For brewing technique I boiled the tea and spices for about three minutes, let it sit ten minutes, and re-boiled it briefly and let it sit another ten minutes. All that is really borrowed from a standard approach for masala chai (with earlier posts on making that here and here), although their instructions were similar, one boil and a thirty-minute steep.
The sweetness level wasn’t right after trying the tea with milk and ice, so I strained the tea and re-added a little water, re-boiling with more palm sugar. After a long steep, the black tea aspect was a bit lighter in that second batch compared to the clove and anise, so I mixed the two infusions.
It’s probably the best Thai iced tea I’ve tried, not that I drink it very often. Of course, it wasn’t orange. That color is from food coloring in commercial versions. The recipe pictures bring out more orange by leaving the black tea and white milk in separate layers, and where it mixes at one point it looks orangish, but the blend just looks like black tea with milk.
It tastes like those ingredients, with a good balance in terms of choices and relative levels. The smokiness of the black tea added a very subtle aspect that combined well with the others. I’ve made a masala chai before with Lapsang Souchong that had a similar effect (mixed with another black tea, to moderate the smoke level).

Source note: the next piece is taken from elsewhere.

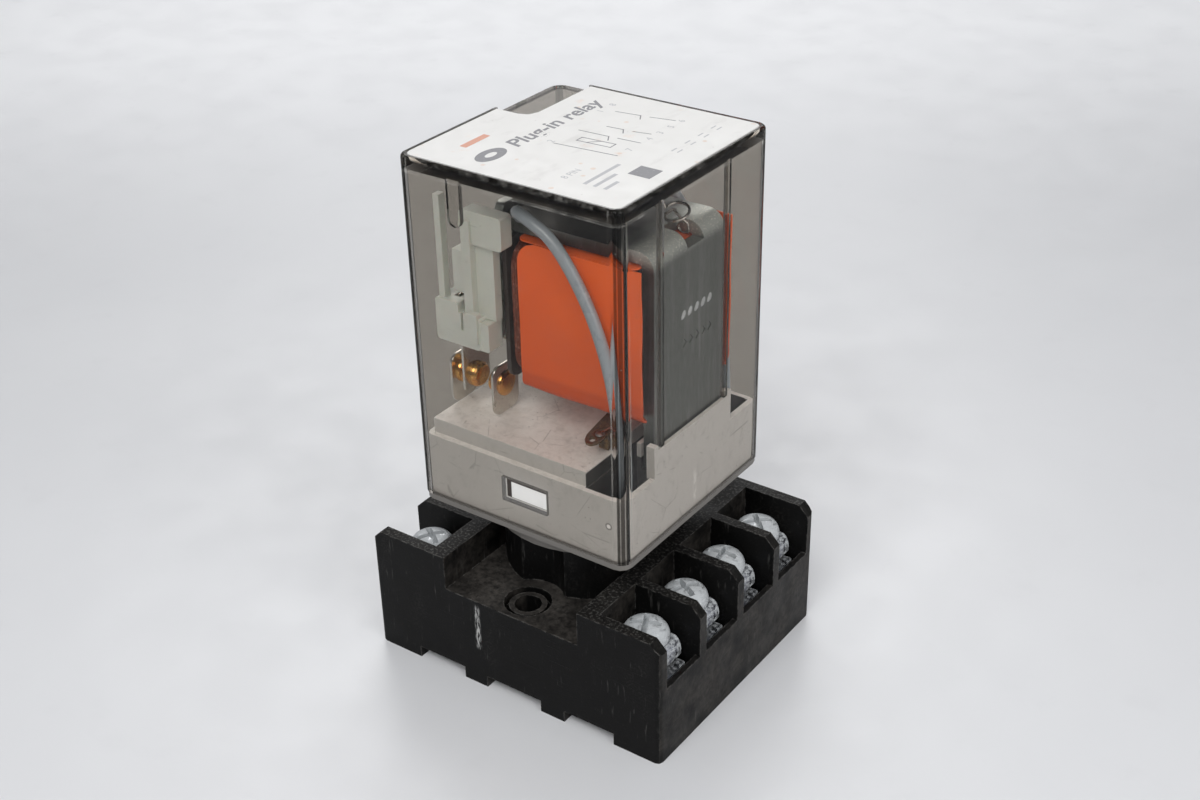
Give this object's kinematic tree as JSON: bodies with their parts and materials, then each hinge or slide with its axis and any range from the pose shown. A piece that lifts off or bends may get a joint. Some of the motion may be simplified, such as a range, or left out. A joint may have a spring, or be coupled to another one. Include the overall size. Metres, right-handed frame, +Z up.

Adding cinnamon and vanilla did pull it towards masala chai; it was just missing ginger, and maybe black pepper, which is used in most versions. It was quite light on cinnamon by design as it was not really intended as the main aspect. It would still work well without vanilla beans, although those do add lots of complexity, not to mention a cool thick feel to the tea. It would also be fine with twice as much star anise or clove, pulling the flavor in either direction. I do like a little salt in masala chai, which doesn’t show up in every recipe, but that doesn’t seem to make sense for this blend, so I would agree with that recipe version in leaving it out. Any version with sugar and milk, as both Thai tea or masala chai typically include, takes away some concern over astringency and spice flavor balance, since those tend to compensate.

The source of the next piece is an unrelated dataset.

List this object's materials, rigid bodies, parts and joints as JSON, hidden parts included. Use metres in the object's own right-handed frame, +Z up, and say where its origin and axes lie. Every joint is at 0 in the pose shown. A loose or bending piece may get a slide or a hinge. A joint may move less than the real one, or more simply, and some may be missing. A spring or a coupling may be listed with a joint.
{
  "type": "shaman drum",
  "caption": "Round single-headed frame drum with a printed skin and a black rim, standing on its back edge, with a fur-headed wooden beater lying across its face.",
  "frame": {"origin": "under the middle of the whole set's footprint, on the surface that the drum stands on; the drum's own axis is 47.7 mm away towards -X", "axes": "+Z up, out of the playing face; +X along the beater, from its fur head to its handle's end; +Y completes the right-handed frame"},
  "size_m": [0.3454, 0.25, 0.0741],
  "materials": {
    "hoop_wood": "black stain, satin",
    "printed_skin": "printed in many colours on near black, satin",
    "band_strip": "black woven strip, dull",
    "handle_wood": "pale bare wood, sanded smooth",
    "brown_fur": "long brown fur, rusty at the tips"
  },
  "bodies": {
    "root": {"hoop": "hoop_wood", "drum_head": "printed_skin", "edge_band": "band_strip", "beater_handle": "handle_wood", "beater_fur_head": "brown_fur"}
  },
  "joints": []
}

Two of the other relatively fresh versions of Thai tea I’ve tried were from commercial blends, one made in a cappuccino machine (apparently not so uncommon here) and one in a capsule format coffee maker. They were better than they sound. A twenty-second brew process really shouldn’t work well, but apparently, they had tweaked the spice blend and grind to work out, or at least to work out as passable.

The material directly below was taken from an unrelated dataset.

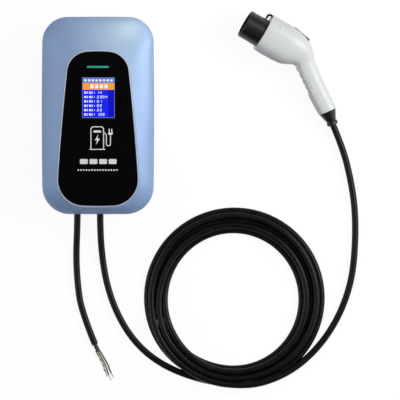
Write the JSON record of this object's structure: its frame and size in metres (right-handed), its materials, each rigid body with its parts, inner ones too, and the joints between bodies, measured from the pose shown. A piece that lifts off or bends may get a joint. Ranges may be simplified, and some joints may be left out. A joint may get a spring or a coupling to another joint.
{
  "type": "ev wallbox",
  "caption": "Wall charging box with colour screen, supply lead and coiled cable to a latching charging gun.",
  "frame": {"origin": "middle of the box's back, on the plane that the wall or the surface under it touches", "axes": "+X to the box's right seen from the front, +Y towards the top of the box, +Z out of the front panel"},
  "size_m": [0.5699, 0.6781, 0.0868],
  "materials": {
    "cover_paint": "satin blue-grey metallic paint",
    "housing_plastic": "fine moulded grain",
    "panel_gloss": "polished black",
    "trim_silver": "bright satin",
    "screen_glass": "backlit colour screen behind clear glass",
    "seal_rubber": "matte",
    "screw_steel": "zinc plated",
    "bracket_steel": "galvanised",
    "board_green": "solder mask",
    "terminal_plastic": "moulded",
    "relay_plastic": "moulded",
    "supply_can": "satin",
    "sensor_plastic": "moulded",
    "header_plastic": "moulded",
    "gland_nylon": "moulded",
    "cable_sheath": "soft sheen",
    "sleeve_grey": "smooth",
    "core_green_yellow": "green with a yellow stripe",
    "core_blue": "smooth",
    "core_brown": "smooth",
    "copper_tips": "tinned strands",
    "gun_white": "satin moulded",
    "gun_black": "satin moulded",
    "button_grey": "soft touch",
    "contact_metal": "silver plated",
    "spring_steel": "bright"
  },
  "bodies": {
    "wallbox_set": {"front_cover": "cover_paint", "panel_trim": "trim_silver", "front_panel": "panel_gloss", "display_screen": "screen_glass", "display_board": "board_green", "display_board_screws": "screw_steel", "rear_housing": "housing_plastic", "housing_seal": "seal_rubber", "cover_screws": "screw_steel", "wall_bracket": "bracket_steel", "control_board": "board_green", "control_board_screws": "screw_steel", "terminal_block": "terminal_plastic", "terminal_screws": "screw_steel", "relays": "relay_plastic", "power_supply": "supply_can", "current_sensor": "sensor_plastic", "capacitors": "supply_can", "fuse_holder": "relay_plastic", "board_headers": "header_plastic", "ribbon_cable": "sleeve_grey", "input_gland_body": "gland_nylon", "input_gland_cap": "gland_nylon", "input_sheath_end": "cable_sheath", "output_gland_body": "gland_nylon", "output_gland_cap": "gland_nylon", "output_sheath_end": "cable_sheath", "gland_seals": "seal_rubber", "gland_locknuts": "gland_nylon", "input_wires": "core_brown", "output_wires": "core_brown", "charging_cable_lead": "cable_sheath", "charging_cable_coil": "cable_sheath", "charging_cable_tail": "cable_sheath", "input_lead": "cable_sheath", "input_inner_sleeve": "sleeve_grey", "core_earth": "core_green_yellow", "core_neutral": "core_blue", "core_live": "core_brown", "core_ends": "copper_tips", "gun_shell_left": "gun_white", "gun_shell_right": "gun_white", "gun_nose": "gun_black", "contact_carrier": "gun_black", "power_contacts": "contact_metal", "signal_contacts": "contact_metal", "latch_pivot_pin": "spring_steel", "latch_spring": "spring_steel", "latch_switch": "relay_plastic", "gun_screws": "screw_steel", "cable_clamp": "gun_black", "gun_cable_boot": "gun_black", "gun_cable_end": "cable_sheath", "gun_wires": "core_brown"},
    "latch": {"latch_lever": "gun_black", "release_button": "button_grey"}
  },
  "joints": [
    {"name": "latch_hinge", "type": "hinge", "parent": "wallbox_set", "child": "latch", "pos_m": [0.32762, 0.16056, 0.03325], "axis": [-0.0965, 0.0557, -0.9938], "range_deg": [0, 6.3], "stiffness_Nm_per_rad": 1, "springref_deg": -8.59, "deforming": ["latch_spring"]}
  ]
}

From experimenting with a Christmas tea blend version last year (here) I think a bit of dried orange rind might work in this Thai tea. That’s easy to make, using a peeler to strip off a thin outer skin layer from an orange, then drying that in a warm oven for a half hour. Or any number of adjustments might work well, different fruits or spices, which is the nice part of making naturally flavored tea blends, it’s easy to make variations according to preference.
Aside from mixing interests in cooking and tea I really don’t love flavored teas, or drink many, but they’re worth making since I do like the process of experimenting as much as I do the tea itself. It seemed a lot of messing around just to make a flavored iced tea but it would last a few days refrigerated, and it is something different.